• [Exercise prompt]: For every line in the data below that contains "joints", copy the line.

___ Available records ___

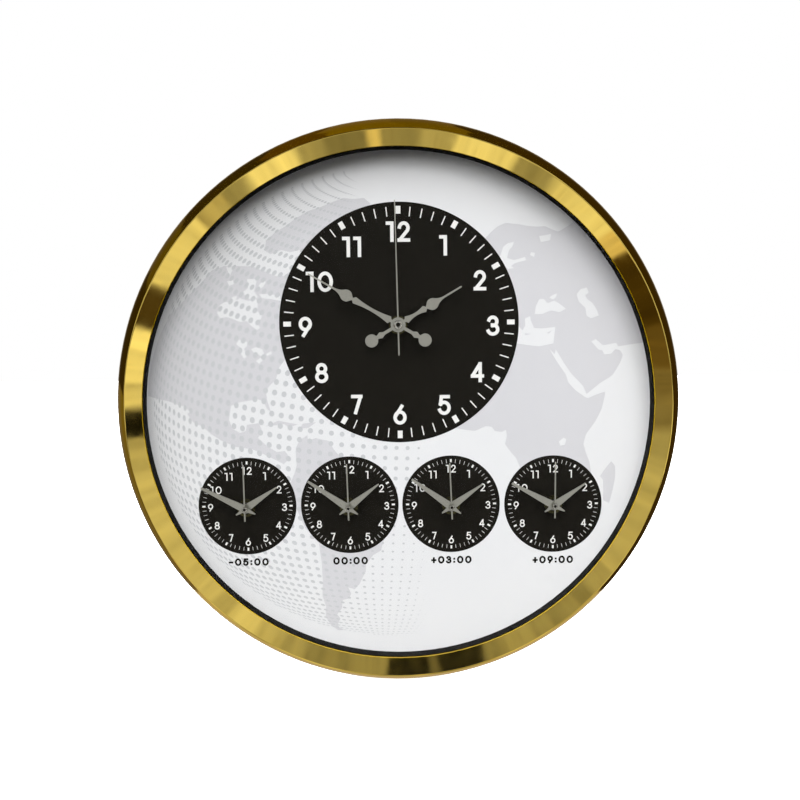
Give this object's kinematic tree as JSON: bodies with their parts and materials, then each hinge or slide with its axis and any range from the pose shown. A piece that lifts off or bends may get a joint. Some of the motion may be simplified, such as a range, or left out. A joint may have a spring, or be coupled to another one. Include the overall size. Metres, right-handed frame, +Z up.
{
  "type": "world time wall clock",
  "caption": "Round gold-rimmed wall clock with one large dial over a row of small dials for other time zones, each with its own turning hands.",
  "frame": {"origin": "on the clock's own axis, where it meets the wall plane at the back cover's rear face", "axes": "+Z up, +X to the right as the dial is read, +Y into the wall; the dial faces -Y"},
  "size_m": [0.4, 0.046, 0.4],
  "materials": {
    "gold_case": "polished gold plating on moulded plastic",
    "clear_glass": "clear flat glass",
    "black_ring": "black, lightly satin",
    "printed_dial": "matt printed sheet",
    "fibreboard": "plain fibreboard",
    "black_cover": "fine grained moulding",
    "zinc_steel": "zinc plated",
    "brass": "turned brass",
    "rubber": "matt",
    "nickel_strip": "nickel plated spring strip",
    "white_gear_plastic": "moulded acetal",
    "soft_iron": "plain lamination",
    "copper_winding": "enamelled copper wire",
    "circuit_board": "green solder mask",
    "satin_hands": "satin",
    "battery_jacket": "plain printed jacket",
    "black_movement_plastic": "moulded, lightly satin"
  },
  "bodies": {
    "clock": {"case_ring": "gold_case", "front_glass": "clear_glass", "inner_ring": "black_ring", "dial_sheet": "printed_dial", "dial_board": "fibreboard", "back_cover": "black_cover", "hanger_plate": "zinc_steel", "hanger_screws": "zinc_steel", "cover_screws": "zinc_steel", "shaft_nuts": "brass", "shaft_washers": "brass", "rubber_washers": "rubber", "battery_contacts": "nickel_strip", "main_movement_case": "black_movement_plastic", "main_movement_cover": "black_movement_plastic", "main_battery": "battery_jacket", "main_train_plate": "white_gear_plastic", "main_stator": "soft_iron", "main_coil": "copper_winding", "main_circuit_board": "circuit_board", "zone_1_movement_case": "black_movement_plastic", "zone_1_movement_cover": "black_movement_plastic", "zone_1_battery": "battery_jacket", "zone_2_movement_case": "black_movement_plastic", "zone_2_movement_cover": "black_movement_plastic", "zone_2_battery": "battery_jacket", "zone_3_movement_case": "black_movement_plastic", "zone_3_movement_cover": "black_movement_plastic", "zone_3_battery": "battery_jacket", "zone_4_movement_case": "black_movement_plastic", "zone_4_movement_cover": "black_movement_plastic", "zone_4_battery": "battery_jacket"},
    "main_minute": {"main_minute_hand": "satin_hands", "main_cannon_pinion": "brass"},
    "main_hour": {"main_hour_hand": "satin_hands", "main_hour_wheel": "brass"},
    "main_setting": {"main_minute_wheel": "white_gear_plastic", "main_setting_knob": "black_movement_plastic"},
    "main_second": {"main_second_hand": "satin_hands", "main_second_wheel": "white_gear_plastic"},
    "main_centre": {"main_centre_wheel": "white_gear_plastic"},
    "main_third": {"main_third_wheel": "white_gear_plastic"},
    "main_intermediate": {"main_intermediate_wheel": "white_gear_plastic"},
    "main_rotor_shaft": {"main_rotor": "soft_iron"},
    "zone_1_minute": {"zone_1_minute_hand": "satin_hands"},
    "zone_1_hour": {"zone_1_hour_hand": "satin_hands"},
    "zone_1_second": {"zone_1_second_hand": "satin_hands"},
    "zone_1_setting": {"zone_1_setting_knob": "black_movement_plastic"},
    "zone_2_minute": {"zone_2_minute_hand": "satin_hands"},
    "zone_2_hour": {"zone_2_hour_hand": "satin_hands"},
    "zone_2_second": {"zone_2_second_hand": "satin_hands"},
    "zone_2_setting": {"zone_2_setting_knob": "black_movement_plastic"},
    "zone_3_minute": {"zone_3_minute_hand": "satin_hands"},
    "zone_3_hour": {"zone_3_hour_hand": "satin_hands"},
    "zone_3_second": {"zone_3_second_hand": "satin_hands"},
    "zone_3_setting": {"zone_3_setting_knob": "black_movement_plastic"},
    "zone_4_minute": {"zone_4_minute_hand": "satin_hands"},
    "zone_4_hour": {"zone_4_hour_hand": "satin_hands"},
    "zone_4_second": {"zone_4_second_hand": "satin_hands"},
    "zone_4_setting": {"zone_4_setting_knob": "black_movement_plastic"}
  },
  "joints": [
    {"name": "main_minute_turn", "type": "hinge", "parent": "clock", "child": "main_minute", "pos_m": [0, 0, 0.05592], "axis": [0, 1, 0], "continuous": true},
    {"name": "main_second_turn", "type": "hinge", "parent": "clock", "child": "main_second", "pos_m": [0, 0, 0.05592], "axis": [0, 1, 0], "continuous": true},
    {"name": "main_hour_turn", "type": "hinge", "parent": "clock", "child": "main_hour", "pos_m": [0, 0, 0.05592], "axis": [0, 1, 0], "continuous": true},
    {"name": "main_setting_turn", "type": "hinge", "parent": "clock", "child": "main_setting", "pos_m": [-0.01128, 0, 0.06002], "axis": [0, 1, 0], "continuous": true},
    {"name": "main_centre_turn", "type": "hinge", "parent": "clock", "child": "main_centre", "pos_m": [0, 0, 0.05592], "axis": [0, 1, 0], "continuous": true},
    {"name": "main_third_turn", "type": "hinge", "parent": "clock", "child": "main_third", "pos_m": [0.00772, 0, 0.0624], "axis": [0, 1, 0], "continuous": true},
    {"name": "main_intermediate_turn", "type": "hinge", "parent": "clock", "child": "main_intermediate", "pos_m": [-0.00426, 0, 0.06506], "axis": [0, 1, 0], "continuous": true},
    {"name": "main_rotor_turn", "type": "hinge", "parent": "clock", "child": "main_rotor_shaft", "pos_m": [-0.00066, 0, 0.07129], "axis": [0, 1, 0], "continuous": true},
    {"name": "zone_1_minute_turn", "type": "hinge", "parent": "clock", "child": "zone_1_minute", "pos_m": [-0.10781, 0, -0.07082], "axis": [0, 1, 0], "continuous": true},
    {"name": "zone_1_second_turn", "type": "hinge", "parent": "clock", "child": "zone_1_second", "pos_m": [-0.10781, 0, -0.07082], "axis": [0, 1, 0], "continuous": true},
    {"name": "zone_1_hour_turn", "type": "hinge", "parent": "clock", "child": "zone_1_hour", "pos_m": [-0.10781, 0, -0.07082], "axis": [0, 1, 0], "continuous": true},
    {"name": "zone_1_setting_turn", "type": "hinge", "parent": "clock", "child": "zone_1_setting", "pos_m": [-0.11909, 0, -0.06672], "axis": [0, 1, 0], "continuous": true},
    {"name": "zone_2_minute_turn", "type": "hinge", "parent": "clock", "child": "zone_2_minute", "pos_m": [-0.03594, 0, -0.07082], "axis": [0, 1, 0], "continuous": true},
    {"name": "zone_2_second_turn", "type": "hinge", "parent": "clock", "child": "zone_2_second", "pos_m": [-0.03594, 0, -0.07082], "axis": [0, 1, 0], "continuous": true},
    {"name": "zone_2_hour_turn", "type": "hinge", "parent": "clock", "child": "zone_2_hour", "pos_m": [-0.03594, 0, -0.07082], "axis": [0, 1, 0], "continuous": true},
    {"name": "zone_2_setting_turn", "type": "hinge", "parent": "clock", "child": "zone_2_setting", "pos_m": [-0.04721, 0, -0.06672], "axis": [0, 1, 0], "continuous": true},
    {"name": "zone_3_minute_turn", "type": "hinge", "parent": "clock", "child": "zone_3_minute", "pos_m": [0.03594, 0, -0.07082], "axis": [0, 1, 0], "continuous": true},
    {"name": "zone_3_second_turn", "type": "hinge", "parent": "clock", "child": "zone_3_second", "pos_m": [0.03594, 0, -0.07082], "axis": [0, 1, 0], "continuous": true},
    {"name": "zone_3_hour_turn", "type": "hinge", "parent": "clock", "child": "zone_3_hour", "pos_m": [0.03594, 0, -0.07082], "axis": [0, 1, 0], "continuous": true},
    {"name": "zone_3_setting_turn", "type": "hinge", "parent": "clock", "child": "zone_3_setting", "pos_m": [0.02466, 0, -0.06672], "axis": [0, 1, 0], "continuous": true},
    {"name": "zone_4_minute_turn", "type": "hinge", "parent": "clock", "child": "zone_4_minute", "pos_m": [0.10781, 0, -0.07082], "axis": [0, 1, 0], "continuous": true},
    {"name": "zone_4_second_turn", "type": "hinge", "parent": "clock", "child": "zone_4_second", "pos_m": [0.10781, 0, -0.07082], "axis": [0, 1, 0], "continuous": true},
    {"name": "zone_4_hour_turn", "type": "hinge", "parent": "clock", "child": "zone_4_hour", "pos_m": [0.10781, 0, -0.07082], "axis": [0, 1, 0], "continuous": true},
    {"name": "zone_4_setting_turn", "type": "hinge", "parent": "clock", "child": "zone_4_setting", "pos_m": [0.09653, 0, -0.06672], "axis": [0, 1, 0], "continuous": true}
  ],
  "couplings": [
    {"joint": "main_hour_turn", "follows": "main_minute_turn", "ratio": 0.083333},
    {"joint": "main_setting_turn", "follows": "main_minute_turn", "ratio": -0.33333},
    {"joint": "main_centre_turn", "follows": "main_second_turn", "ratio": 0.016667},
    {"joint": "main_third_turn", "follows": "main_second_turn", "ratio": -0.13333},
    {"joint": "main_intermediate_turn", "follows": "main_second_turn", "ratio": -6},
    {"joint": "main_rotor_turn", "follows": "main_second_turn", "ratio": 30},
    {"joint": "zone_1_hour_turn", "follows": "zone_1_minute_turn", "ratio": 0.083333},
    {"joint": "zone_1_setting_turn", "follows": "zone_1_minute_turn", "ratio": -0.33333},
    {"joint": "zone_2_hour_turn", "follows": "zone_2_minute_turn", "ratio": 0.083333},
    {"joint": "zone_2_setting_turn", "follows": "zone_2_minute_turn", "ratio": -0.33333},
    {"joint": "zone_3_hour_turn", "follows": "zone_3_minute_turn", "ratio": 0.083333},
    {"joint": "zone_3_setting_turn", "follows": "zone_3_minute_turn", "ratio": -0.33333},
    {"joint": "zone_4_hour_turn", "follows": "zone_4_minute_turn", "ratio": 0.083333},
    {"joint": "zone_4_setting_turn", "follows": "zone_4_minute_turn", "ratio": -0.33333}
  ]
}
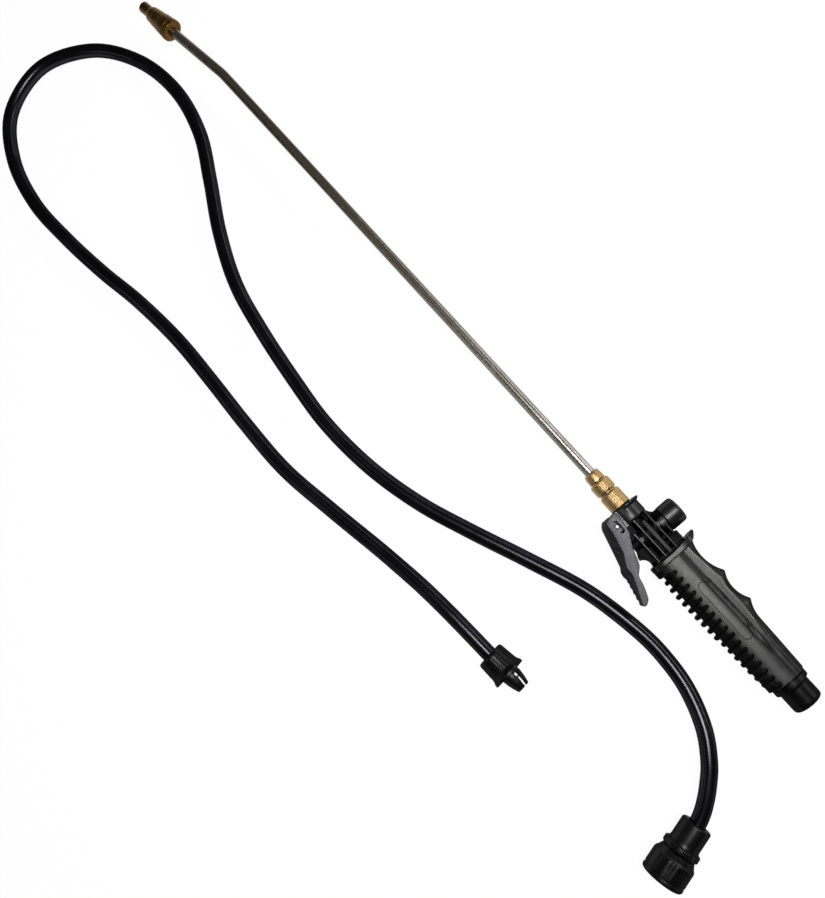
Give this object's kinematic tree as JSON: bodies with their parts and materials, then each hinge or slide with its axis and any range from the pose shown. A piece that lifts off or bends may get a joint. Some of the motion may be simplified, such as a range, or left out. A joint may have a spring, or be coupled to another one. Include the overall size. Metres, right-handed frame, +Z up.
{
  "type": "sprayer lance with hose",
  "caption": "Spray lance with trigger shut-off handle, brass gland, bent steel tube and screw nozzle, beside its loose pressure hose with an end fitting at each end.",
  "frame": {"origin": "On the floor plane under the middle of the lance: centre of the lance and handle in X and Y, bottom in Z. The loose hose is not counted.", "axes": "+X runs along the lance from the inlet stub to the nozzle, +Y is the lever side of the handle, +Z is up from the floor that the handle and the hose lie on."},
  "size_m": [0.8549, 0.2329, 0.032],
  "materials": {
    "black_plastic": "semi-gloss moulded, glass-filled",
    "grey_plastic": "matte charcoal, fine moulded texture",
    "lever_plastic": "matte charcoal moulded",
    "black_rubber": "smooth",
    "steel_mesh": "fine punched mesh",
    "steel": "rolled",
    "white_plastic": "smooth acetal",
    "brass": "turned, knurled",
    "spring_steel": "drawn wire",
    "stainless": "polished tube",
    "bronzed_brass": "darkened turned brass",
    "hose_pvc": "glossy black extruded",
    "fitting_plastic": "semi-gloss moulded"
  },
  "bodies": {
    "handle": {"valve_body": "black_plastic", "grip": "grey_plastic", "inlet_spigot": "black_plastic", "inlet_gasket": "black_rubber", "inlet_strainer": "steel_mesh", "outlet_connector": "brass", "valve_seat": "brass", "stem_bush": "white_plastic", "stem_oring": "black_rubber", "valve_spring": "spring_steel", "hose": "hose_pvc", "hose_collet": "fitting_plastic", "hose_gasket": "black_rubber", "coupling_sleeve": "fitting_plastic", "coupling_ring": "fitting_plastic", "coupling_tail": "fitting_plastic", "union_washer": "black_rubber"},
    "lever_pivot": {"lever_pin": "steel"},
    "lever": {"lever": "lever_plastic"},
    "plunger": {"plunger": "white_plastic", "seal_disc": "black_rubber"},
    "side_cap": {"valve_cap": "black_plastic", "cap_oring": "black_rubber"},
    "gland": {"gland_nut": "brass"},
    "lance": {"lance_ferrule": "brass", "lance_oring": "black_rubber", "lance_tube": "stainless", "nozzle_body": "bronzed_brass", "nozzle_oring": "black_rubber"},
    "swirl": {"swirl_core": "brass"},
    "nozzle": {"nozzle_cap": "bronzed_brass"},
    "small_nut": {"hose_nut": "fitting_plastic"},
    "large_nut": {"union_nut": "fitting_plastic"}
  },
  "joints": [
    {"name": "lever_press", "type": "hinge", "parent": "handle", "child": "lever_pivot", "pos_m": [-0.21327, 0.0083, 0.016], "axis": [0, 0, 1], "range_deg": [0, 12], "stiffness_Nm_per_rad": 1, "springref_deg": -11.46},
    {"name": "lever_lock", "type": "slide", "parent": "lever_pivot", "child": "lever", "axis": [1, 0, 0], "range_m": [0, 0.004]},
    {"name": "plunger_slide", "type": "slide", "parent": "handle", "child": "plunger", "axis": [0, -1, 0], "range_m": [0, 0.00377], "deforming": ["valve_spring"]},
    {"name": "side_cap_turn", "type": "hinge", "parent": "handle", "child": "side_cap", "pos_m": [-0.23127, -0.0236, 0.016], "axis": [0, -1, 0], "continuous": true},
    {"name": "gland_turn", "type": "hinge", "parent": "handle", "child": "gland", "pos_m": [-0.18977, -0.0036, 0.016], "axis": [1, 0, 0], "continuous": true},
    {"name": "lance_turn", "type": "hinge", "parent": "handle", "child": "lance", "pos_m": [-0.20457, -0.0036, 0.016], "axis": [1, 0, 0], "continuous": true},
    {"name": "swirl_slide", "type": "slide", "parent": "lance", "child": "swirl", "axis": [0.9942, 0.108, 0], "range_m": [0, 0.003]},
    {"name": "nozzle_turn", "type": "hinge", "parent": "swirl", "child": "nozzle", "pos_m": [0.3573, 0.00436, 0.016], "axis": [0.9942, 0.108, 0], "range_deg": [0, 720]},
    {"name": "small_nut_turn", "type": "hinge", "parent": "handle", "child": "small_nut", "pos_m": [-0.232, 0.1395, 0.0135], "axis": [-0.9936, -0.1132, 0], "continuous": true},
    {"name": "large_nut_turn", "type": "hinge", "parent": "handle", "child": "large_nut", "pos_m": [-0.40758, 0.13322, 0.0157], "axis": [-0.2588, 0.9659, 0], "continuous": true}
  ],
  "couplings": [
    {"joint": "plunger_slide", "follows": "lever_press", "m_per_rad": 0.017937},
    {"joint": "nozzle_turn", "follows": "swirl_slide", "rad_per_m": 4188.8}
  ]
}
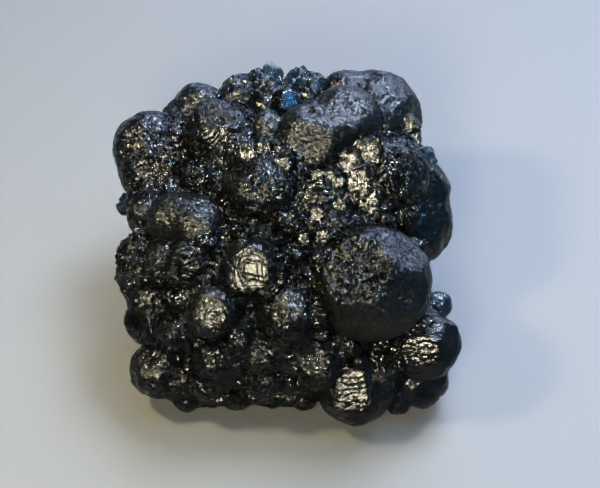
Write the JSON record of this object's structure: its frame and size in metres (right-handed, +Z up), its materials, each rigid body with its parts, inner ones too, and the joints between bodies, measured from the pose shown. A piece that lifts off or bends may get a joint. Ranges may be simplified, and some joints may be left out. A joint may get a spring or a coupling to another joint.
{
  "type": "mineral specimen",
  "caption": "Fluorite cluster: dark midnight-blue ball-shaped crystals grown into one another, with flat faces, growth steps and a pitted giant, cut flat where it rests.",
  "frame": {"origin": "middle of the flat base the cluster rests on, under the frame's centre", "axes": "+Z up, square to the base; +X to the right of someone who faces the show side; -Y is the show side, whose crystals lean up and forward at 55 degrees"},
  "size_m": [0.0613, 0.0583, 0.0411],
  "materials": {
    "fluorite": "glossy natural crystal faces with matt pits and growth lines, near black with a blue cast where thin"
  },
  "bodies": {
    "root": {"fluorite_cluster": "fluorite"}
  },
  "joints": []
}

___

• [Output]:
  "joints": [
  "joints": [
Write the JSON record of this object's structure: its frame and size in metres (right-handed, +Z up), its materials, each rigid body with its parts, inner ones too, and the joints between bodies, measured from the pose shown. A piece that lifts off or bends may get a joint. Ranges may be simplified, and some joints may be left out. A joint may get a spring or a coupling to another joint.
  "joints": []